Paul conducted his own research and arrived to OFFICE HOURS wondering about the stakes that some startups give to local incubators and accelerators (where "local" means any place outside of Silicon Valley).  "If a startup gives up too much to a local incubator, it gets tougher for us because we like to invest in the founding team." said Singh. "If a local incubator takes a big slice and then we come in, by the time we get to Series A, the Founder's interests might evolve out of alignment.  They might be offered an aqui-hire deal and not have enough incentive to stick around for a bigger exit." he added.

The Wall Street Journal sounded out the critics last May.  But as Jed Christiansen points out in his Five Baseline Assumptions on Seed Accelerators, "All accelerators increase the chances of a startup's success."  So, using Mr. Graham's equation, if you sell 10% of your equity to an accelerator, you’re better off provided that your business is (100/90 = 1.11) 11% more valuable than before you went through the program.

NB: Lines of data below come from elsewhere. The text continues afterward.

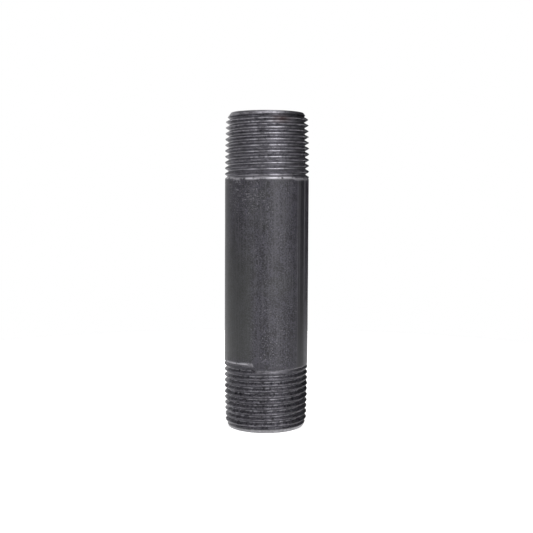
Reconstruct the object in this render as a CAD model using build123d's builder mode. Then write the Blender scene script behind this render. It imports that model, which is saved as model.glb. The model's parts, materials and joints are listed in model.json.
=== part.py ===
from build123d import *

import os
from math import atan, cos, degrees, radians, sin, tan

# A 3/4-14 NPT threaded pipe nipple: one length of schedule 40 steel pipe, threaded at both ends.
# Units are millimetres and degrees. +Z runs up the pipe's axis, from the origin at the centre of the lower
# end face.
# A "distance" is measured from an end face, along the axis, towards the middle of the pipe.

# Pipe
LENGTH = 100.0
OUTER_RADIUS = 26.67 / 2
WALL = 2.87
BORE_RADIUS = OUTER_RADIUS - WALL
REAM = 0.4  # width and depth of the reamed bevel at each mouth of the bore

# Longitudinal weld: the trimmed bead that is left along the inside of the bore
WELD_ANGLE = -35.0
BEAD_HEIGHT = 0.18
BEAD_RADIUS = 1.2

# Thread, 3/4-14 NPT
PITCH = 25.4 / 14
TAPER = 1 / 32  # growth of radius with distance
TAPER_ANGLE = degrees(atan(TAPER))
END_PITCH_RADIUS = 24.579 / 2
THREAD_HEIGHT = 0.8 * PITCH
FLANK_ANGLE = 30.0
ROOT_FLAT = 0.038 * PITCH
END_ROOT_RADIUS = END_PITCH_RADIUS - THREAD_HEIGHT / 2
END_CREST_RADIUS = END_PITCH_RADIUS + THREAD_HEIGHT / 2

# Run-out: the groove is full to the first distance, then the die's throat lifts its bottom to the surface
FULL_THREAD = 19.5
THREADED_LENGTH = 22.0
THROAT_ANGLE = 25.0
LAND_RELIEF = 0.02  # how much the die shaves off the widest crests, fading out at THREADED_LENGTH

# Bevel at each end: the radius where it meets the end face, and its angle to the axis
TOP_FACE_RADIUS = 11.5
BOTTOM_FACE_RADIUS = 11.8
BEVEL_ANGLE = 35.0

# Distance of a thread crest above the +X side of the pipe
TOP_CREST = 0.2
BOTTOM_CREST = 1.1

# The groove is cut one turn at a time
TURNS = 13
CUTTER_CLEARANCE = 0.03  # over the crest
CUTTER_START_ANGLE = 37.0  # the side of the pipe where each turn starts
JOIN = 0.6  # how far the barrel reaches under the full thread, where the threaded end is joined to it


def throat(distance):
    """Radius of the cone that the die's throat leaves; it reaches the plain surface at THREADED_LENGTH."""
    return OUTER_RADIUS - (THREADED_LENGTH - distance) * tan(radians(THROAT_ANGLE))


def groove_turn(start):
    """A cutter for one turn of the helical V groove, which starts at the given distance from the end."""
    start_radius = END_ROOT_RADIUS + start * TAPER
    depth = THREAD_HEIGHT + CUTTER_CLEARANCE
    half_root = ROOT_FLAT / 2
    half_mouth = half_root + depth * tan(radians(FLANK_ANGLE))
    with BuildPart() as turn:
        with BuildLine() as helix:
            Helix(PITCH, PITCH, start_radius, center=(0, 0, start), cone_angle=TAPER_ANGLE)
        with BuildSketch(Plane.XZ):
            with BuildLine():
                Polyline(
                    (start_radius, start - half_root),
                    (start_radius, start + half_root),
                    (start_radius + depth, start + half_mouth),
                    (start_radius + depth, start - half_mouth),
                    close=True,
                )
            make_face()
        sweep(path=helix.line, is_frenet=True)
    return turn.part.rotate(Axis.Z, CUTTER_START_ANGLE)


def threaded_end(face_radius, crest_distance):
    """One solid threaded end, standing on its end face, as far as the distance THREADED_LENGTH."""
    bevel = (END_CREST_RADIUS - face_radius) / (tan(radians(BEVEL_ANGLE)) - TAPER)
    widest_crest = OUTER_RADIUS - LAND_RELIEF
    full_width = (widest_crest - END_CREST_RADIUS) / TAPER
    entry = (crest_distance + PITCH / 2 + PITCH * CUTTER_START_ANGLE / 360) % PITCH - PITCH
    groove = [groove_turn(entry + turn * PITCH) for turn in range(TURNS)]
    with BuildPart() as end:
        with BuildSketch(Plane.XZ):
            with BuildLine():
                Polyline(
                    (0, 0),
                    (face_radius, 0),
                    (END_CREST_RADIUS + bevel * TAPER, bevel),
                    (widest_crest, full_width),
                    (OUTER_RADIUS, THREADED_LENGTH),
                    (0, THREADED_LENGTH),
                    close=True,
                )
            make_face()
        revolve(axis=Axis.Z)
        for turn in groove:
            add(turn, mode=Mode.SUBTRACT)
    return end.part


lower_end = threaded_end(BOTTOM_FACE_RADIUS, BOTTOM_CREST)
upper_end = threaded_end(TOP_FACE_RADIUS, TOP_CREST).rotate(Axis.X, 180).translate((0, 0, LENGTH))

with BuildPart() as pipe_nipple:
    # The barrel, with the throat's cone at both ends
    low = FULL_THREAD - JOIN
    with BuildSketch(Plane.XZ):
        with BuildLine():
            Polyline(
                (0, low),
                (throat(low), low),
                (OUTER_RADIUS, THREADED_LENGTH),
                (OUTER_RADIUS, LENGTH - THREADED_LENGTH),
                (throat(low), LENGTH - low),
                (0, LENGTH - low),
                close=True,
            )
        make_face()
    revolve(axis=Axis.Z)
    add(lower_end)
    add(upper_end)

    # The bore, less the weld bead that stands in it
    bead_centre = BORE_RADIUS + BEAD_RADIUS - BEAD_HEIGHT
    with BuildSketch(Plane.XY):
        Circle(BORE_RADIUS)
        with Locations((bead_centre * cos(radians(WELD_ANGLE)), bead_centre * sin(radians(WELD_ANGLE)))):
            Circle(BEAD_RADIUS, mode=Mode.SUBTRACT)
    extrude(amount=LENGTH, mode=Mode.SUBTRACT)

    # The reamed bevel at each mouth of the bore, cut past the bead
    reach = REAM + 2 * BEAD_HEIGHT
    for mouth, inward in ((0, 1), (LENGTH, -1)):
        with BuildSketch(Plane.XZ):
            with BuildLine():
                Polyline(
                    (0, mouth),
                    (BORE_RADIUS + REAM, mouth),
                    (BORE_RADIUS + REAM - reach, mouth + inward * reach),
                    (0, mouth + inward * reach),
                    close=True,
                )
            make_face()
        revolve(axis=Axis.Z, mode=Mode.SUBTRACT)

pipe_nipple.part.label = "pipe_nipple"
os.makedirs("parts", exist_ok=True)
export_step(pipe_nipple.part, "parts/pipe_nipple.step")
print("pipe_nipple", round(pipe_nipple.part.volume), "mm3, valid", pipe_nipple.part.is_valid)
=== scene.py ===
import json
from math import cos, pi, radians, sin, tan

import bpy
import numpy as np
from mathutils import Euler, Matrix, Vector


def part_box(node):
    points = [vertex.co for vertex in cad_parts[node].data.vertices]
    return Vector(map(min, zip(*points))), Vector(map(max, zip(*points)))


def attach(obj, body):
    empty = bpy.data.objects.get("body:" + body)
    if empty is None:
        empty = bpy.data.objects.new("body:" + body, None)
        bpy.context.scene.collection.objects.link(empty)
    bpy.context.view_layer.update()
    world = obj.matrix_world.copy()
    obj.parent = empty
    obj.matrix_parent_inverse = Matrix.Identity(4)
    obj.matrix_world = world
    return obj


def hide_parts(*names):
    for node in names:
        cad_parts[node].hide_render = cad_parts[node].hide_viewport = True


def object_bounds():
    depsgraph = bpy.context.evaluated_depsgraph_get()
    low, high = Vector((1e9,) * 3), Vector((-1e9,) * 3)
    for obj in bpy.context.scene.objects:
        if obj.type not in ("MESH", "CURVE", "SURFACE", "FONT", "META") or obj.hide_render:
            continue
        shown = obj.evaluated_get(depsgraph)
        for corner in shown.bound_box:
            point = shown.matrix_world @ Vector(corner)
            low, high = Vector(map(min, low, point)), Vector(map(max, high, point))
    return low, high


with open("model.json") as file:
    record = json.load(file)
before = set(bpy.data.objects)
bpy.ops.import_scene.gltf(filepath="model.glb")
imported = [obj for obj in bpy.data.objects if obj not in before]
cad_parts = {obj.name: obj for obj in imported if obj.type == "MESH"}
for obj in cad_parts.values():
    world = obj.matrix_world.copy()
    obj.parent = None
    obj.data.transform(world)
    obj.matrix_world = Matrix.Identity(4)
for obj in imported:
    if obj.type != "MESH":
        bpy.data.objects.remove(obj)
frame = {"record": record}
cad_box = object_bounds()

# The looks of a threaded pipe nipple: black steel pipe with a tapered thread cut on each end.
# Everything is in metres. +Z runs up the pipe's axis and -Y is the front.
# Each threaded end is modelled in its own frame, standing on its end face. There a "distance" is measured
# up from the end face, and the upper end is turned over about X into its place.

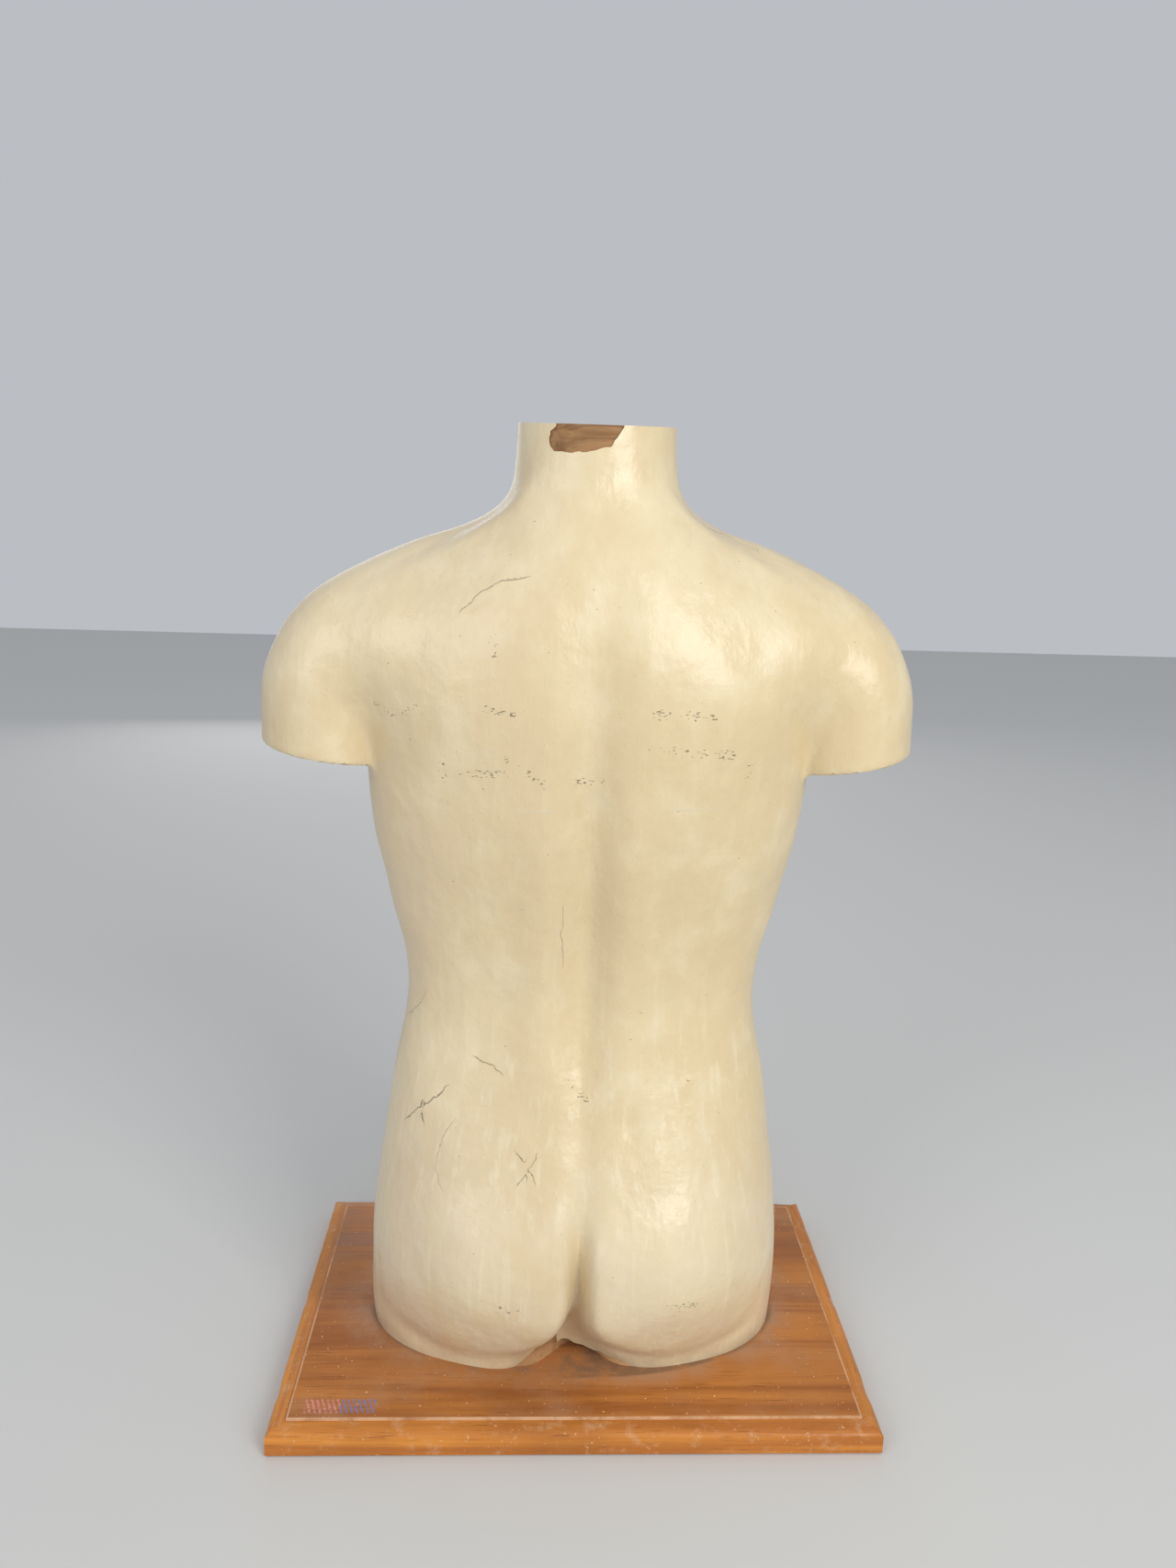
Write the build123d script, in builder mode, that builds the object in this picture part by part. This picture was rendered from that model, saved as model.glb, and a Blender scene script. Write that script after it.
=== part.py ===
"""Display torso of a man, neck to thigh, on a moulded base board.

Two half shells of papier-mache meet in an upright seam plane. They close over a wooden
neck block, two wooden arm caps and a hip plate. Paper tapes line the seam inside. Four
screws hold the hip plate down on a veneered board with mitred mouldings round it.

Frame: millimetres, +Z up, origin under the middle of the board. The chest faces +Y and
the back faces -Y, so +X is the right-hand side of the figure.
"""

from build123d import *
from math import cos, exp, pi, radians, sin, tan
import os

os.makedirs("parts", exist_ok=True)

# ---- base board ----
board_width = 455.0  # over the mouldings, along X
board_depth = 305.0  # over the mouldings, along Y
board_height = 21.0  # top of the panel
moulding_width = 13.0  # from the panel's edge to the outer face
quirk_height = 2.0  # the panel stands this much above the mouldings
ovolo_width = 9.0
ovolo_drop = 5.0
foot_chamfer = 0.8  # worn lower arris of the mouldings

# ---- torso, overall ----
torso_height = 719.0  # board to the middle of the neck cut
shoulder_width = 494.0
chest_width = 344.0  # trunk alone, under the arms
waist_width = 277.0
hip_width = 336.0
neck_width = 115.0
neck_cut_tilt = 4.0  # degrees, the cut falls towards the back

# ---- torso, reach behind and before the widest line (y = 0) ----
thigh_back, thigh_front = 93.0, 80.0
seat_back, groin_front = 117.0, 82.0
waist_back, waist_front = 70.0, 84.0
chest_back, chest_front = 106.0, 124.0
neck_back, neck_front = 60.0, 52.0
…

When you are sitting almost anywhere except Silicon Valley, where the odds of follow on success are so depressed to begin with, almost any connection to hope can easily seem to make your startup 11% more valuable.  The best advice is to take a hard look at the exits that have evolved from your target program and to research the experience and quality of the connections in it's mentor network.

But maybe it is easier than that?  If TechStars, 500Startups and Y-Combinator are taking between 4 and 7%, why would any other accelerator be worth more than 4%?